Recensione film: “La versione di Barney”

 

*attenzione spoiler*

Alla fine l’hanno fatto. Si prestava troppo bene ad un film e se ci pensiamo ha retto davvero tanto! Così a 10 anni dalla morte dell’autore, assistiamo alla trasposizione su celluloide di quello che viene considerato il capolavoro letterario di Mordecai Richler.
Libro letto tutto di un fiato, complice la presenza di un ombrellone, e ad oggi introvabile nelle librerie; talmente amato, condiviso e discusso che con un pochino di scetticismo ho affrontato la versione cinematografica.
Serata iniziata con l’imprevisto, il cinema prescelto pretendeva di vendermi un biglietto in una penosissima terza fila per farmi vedere una pellicola danneggiata (pure!), si è invece conclusa con un successo. Tutto vero quello che titolano i maggiori quotidiani del Paese: Paul Giamatti, il nostro Barney, è bravo nella sua sobrietà e Dustin Hoffmann, nel ruolo del padre, ha una recitazione tanto equilibrata quanto intelligente. Si, il profumo di Academy Award lo sento anch’io nonostante, a voler fare la precisina, ci siano non poche approssimazioni, prima fra tutte proprio la moderazione con cui viene affrontato un testo a tratti decisamente irriverente e mooolto impregnato di quell’umorismo che solo gli ebrei colti sembra abbiano nelle vene.

Credevo che la storia fosse nota ai più, invece dopo i commenti delle persone in sala, direi che uno spoiler sia necessario: è la vita soprattutto sentimentale di Barney Panofsky quella che vediamo per due abbondanti ore. I suoi trascorsi dagli anni ’60/’70 ad oggi, le scorribande in giro per l’Europa con gli amici più cari ritmate da troppo alcol e ricorrente abuso di droghe. Ma soprattutto i suoi tre matrimoni, con tre donne tanto diverse tra loro, differenti ma sempre forti e di carattere, decisamente fulmini a ciel sereno, e alla fine tutte perse. Come ogni storia che si rispetti, solo una gli cambierà la vita e il film focalizza proprio su quest’ultima.
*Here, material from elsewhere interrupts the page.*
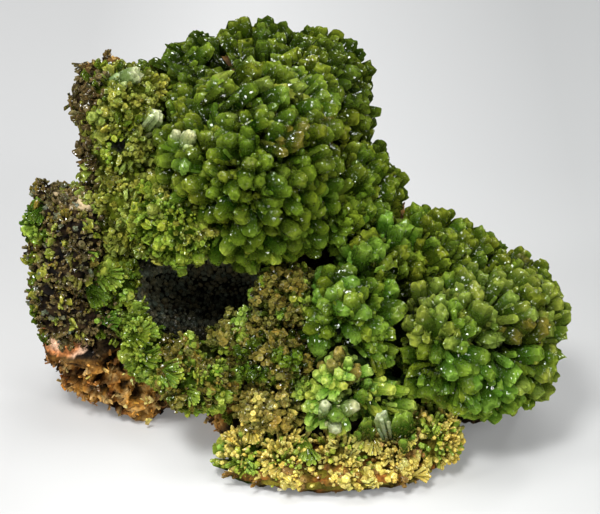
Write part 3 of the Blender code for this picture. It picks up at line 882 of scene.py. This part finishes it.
def crystal_material(
    name, rough=0.05, subsurface=0.15, ior=1.7, level=0.9, clear=0.0, glitter=0.9, mottle=0.5
):
    """Resinous crystal: the mesh's tints with painted shade and highlights, mottled and streaked, small cells
    glittering.
    """
    made, tree, shader = new_material(name)
    tint = from_mesh(tree, "tint", "Color")
    own = from_mesh(tree, "own", "Vector")
    place = in_object(tree)
    fine = noise_node(tree, own, 2.2, 4.0)
    streaks = noise_node(tree, own, 1.0, 4.0, (5.0, 5.0, 0.6))
    cloud = noise_node(tree, place, 260.0, 3.0)
    cells = node(tree, "ShaderNodeTexVoronoi", {"Scale": 2.8, "Vector": own}).outputs["Color"]
    single = node(tree, "ShaderNodeSeparateXYZ", {"Vector": cells}).outputs["X"]
    darker = mixed(tree, ramp(tree, fine, 0.3, 0.7, 0.0, 0.7 * mottle), tint, (0.42, 0.52, 0.3), "MULTIPLY")
    spots = ramp(tree, single, 0.0, 1.0, 0.0, 0.5 * mottle)
    spotted = mixed(tree, spots, darker, (0.5, 0.6, 0.4), "MULTIPLY")
    lighter = mixed(tree, ramp(tree, streaks, 0.5, 0.75, 0.0, 0.4), spotted, (1.5, 1.45, 1.3), "MULTIPLY")
    warm = mixed(tree, ramp(tree, cloud, 0.56, 0.72, 0.0, 0.3), lighter, (1.0, 0.74, 0.4), "MULTIPLY")
    shader.inputs["Subsurface Weight"].default_value = subsurface
    shader.inputs["Subsurface Radius"].default_value = (0.9, 1.2, 0.3)
    shader.inputs["Subsurface Scale"].default_value = 0.001
    shader.inputs["IOR"].default_value = ior
    shader.inputs["Specular IOR Level"].default_value = level
    shader.inputs["Transmission Weight"].default_value = clear
    gloss = ramp(tree, fine, 0.3, 0.7, rough * 0.6, rough * 1.6)
    normal = glittering(tree, bumped(tree, streaks, 0.3, 0.00015), cells, glitter)
    feed(tree, shader, {"Base Color": warm, "Roughness": gloss, "Normal": normal})
    return made


def rock_material(name):
    """Earthy limonite: the mesh's tints, painted shade in the grain's hollows, with rusty dust in patches."""
    made, tree, shader = new_material(name)
    tint = from_mesh(tree, "tint", "Color")
    place = in_object(tree)
    grain = noise_node(tree, place, 1400.0, 5.0)
    patch = noise_node(tree, place, 420.0, 4.0)
    # Painted shade in the grain's hollows, where the bump lies low
    dark = mixed(tree, ramp(tree, grain, 0.35, 0.6, 0.75, 0.0), tint, (0.16, 0.12, 0.1), "MULTIPLY")
    dusty = mixed(tree, ramp(tree, patch, 0.52, 0.68, 0.0, 0.12), dark, (0.42, 0.27, 0.10))
    rough = ramp(tree, grain, 0.3, 0.7, 0.45, 0.975)
    normal = bumped(tree, grain, 0.7, 0.0003)
    feed(tree, shader, {"Base Color": dusty, "Roughness": rough, "Normal": normal})
    shader.inputs["Specular IOR Level"].default_value = 0.12
    return made


# Rock, bed and hollow

def texture(name, kind, size):
    made = bpy.data.textures.new(name, kind)
    made.noise_scale = size * MM
    return made


def step(thing, kind, **values):
    made = thing.modifiers.new(kind.title(), kind)
    for key, value in values.items():
        setattr(made, key, value)
    return made


def applied(thing):
    """Puts the modifiers' result in the mesh."""
    bpy.context.view_layer.update()
    graph = bpy.context.evaluated_depsgraph_get()
    mesh = bpy.data.meshes.new_from_object(thing.evaluated_get(graph))
    thing.modifiers.clear()
    thing.data = mesh
    return mesh


def ellipsoids(name, rows, fineness):
    shape = bmesh.new()
    for centre, radii in rows:
        for corner in bmesh.ops.create_icosphere(shape, subdivisions=fineness, radius=1.0)["verts"]:
            corner.co = Vector(metres(np.array(corner.co) * radii + centre))
    mesh = bpy.data.meshes.new(name)
    shape.to_mesh(mesh)
    shape.free()
    return placed(name, mesh)


def points_of(mesh):
    co = np.empty(len(mesh.vertices) * 3, np.float32)
    mesh.vertices.foreach_get("co", co)
    return co.reshape(-1, 3).astype(float)


def normals_of(mesh):
    normals = np.empty(len(mesh.vertices) * 3, np.float32)
    mesh.vertex_normals.foreach_get("vector", normals)
    return normals.reshape(-1, 3).astype(float)


def set_points(mesh, co):
    mesh.vertices.foreach_set("co", co.astype(np.float32).ravel())
    mesh.update()


def rock_height(p):
    """How far the rock's surface moves out or in at a point, in mm: ledges, boxwork cells and grit."""
    ledge = 1 - 2.2 * abs(noise.noise(Vector((p.x * 0.09, p.y * 0.09, p.z * 0.22))))
    near, places = noise.voronoi(p * 0.25)
    cell = min(1.0, (near[1] - near[0]) / 0.5)
    deep = 1.5 + 1.5 * math.sin(places[0].x * 91.7 + places[0].y * 37.3 + places[0].z * 11.9)
    if p.z < GOSSAN_TOP and p.x < -22:
        box = noise.voronoi(p * 0.34 + Vector((2, 7, 3)))[0]
        cell = min(1.0, (box[1] - box[0]) / 0.3)
        deep = max(deep, 2.2)
    small = noise.voronoi(p * 0.62 + Vector((5, 1, 8)))[0]
    pit = min(1.0, (small[1] - small[0]) / 0.45)
    grit = noise.noise(p * 0.9) * 0.6 + noise.noise(p * 2.3) * 0.3
    rough = 0.6 * ledge - deep * cell * cell - 0.6 * pit + grit + 1.0
    smooth = 0.5 * noise.noise(Vector((p.x * 0.3, p.y * 0.3, p.z * 1.4)))
    if -50 < p.x < -30 and 12.8 < p.z < 16.2 and p.y < 32:
        return smooth + 0.3 * rough
    if p.y < 14 and p.z < 6:
        return 1.2 * smooth + 0.2 * rough
    return rough


def blend(first, second, share):
    share = np.clip(share, 0.0, 1.0)[:, None]
    return first * (1 - share) + second * share


def noise_at(points, scale, offset=(0, 0, 0)):
    offset = Vector(offset)
    return np.array([noise.noise(Vector(p) * scale + offset) for p in points])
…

Eh si, due sono le differenze fondamentali rispetto al testo: lo sviluppo preponderante di solo una parte del libro e l’assenza della malattia sino a quando necessario. Se quest’ultima scelta è condivisibile, in quanto una storia così sarcastica e a tratti noir sarebbe potuta scivolare in un pietistico drammone strappa lacrime, troppo vicino alle soap opera e poco al mio gusto; molta più perplessità ha invece suscitato la scelta di liquidare in si e no 10 minuti la “prima signora Panofsky”, ma poi.. tra una risata e l’altra, un ricordo di una estate che si fa sempre più lontana, e la sovrapposizione dei nuovi volti a quelli immaginari che avevamo attribuito ai personaggi, serenamente, senza scivoloni e colpi di testa, ci accorgiamo di essere giunti alle battute finali. E ci rendiamo così conto che anche la regia ne esce a testa alta: non ha abusato e/o stuprato il testo ed ha optato per un tocco delicato, un vero inno alla moderazione, che ci porta a tifare per tutti. Vogliamo un premio!

Consigliato a chiunque voglia trascorrere una serata fatta di buona recitazione e di risate intelligenti. Posto che il ricordo dei molteplici cinepanettoni è ancora vivido nella nostra memoria, direi che questo film sia vero  o s s i g e n o 

View Comments (1)

  • # 1
    Sempre un ottimo motivo per venire a leggere questo sito. Bellisssimo scritto.
    Di Anonimo (inviato il 23/01/2011 @ 01:39:02)

    # 2
    Aggiungo i miei two cents: temevo moltissimo una pellicola tratta da un libro che ho amato molto. Piacevolissima scoperta! La tentazione di trasformare Barney in una caricatura macchiettistica di se stesso è stata, grazie al cielo, disattesa. Ottimo!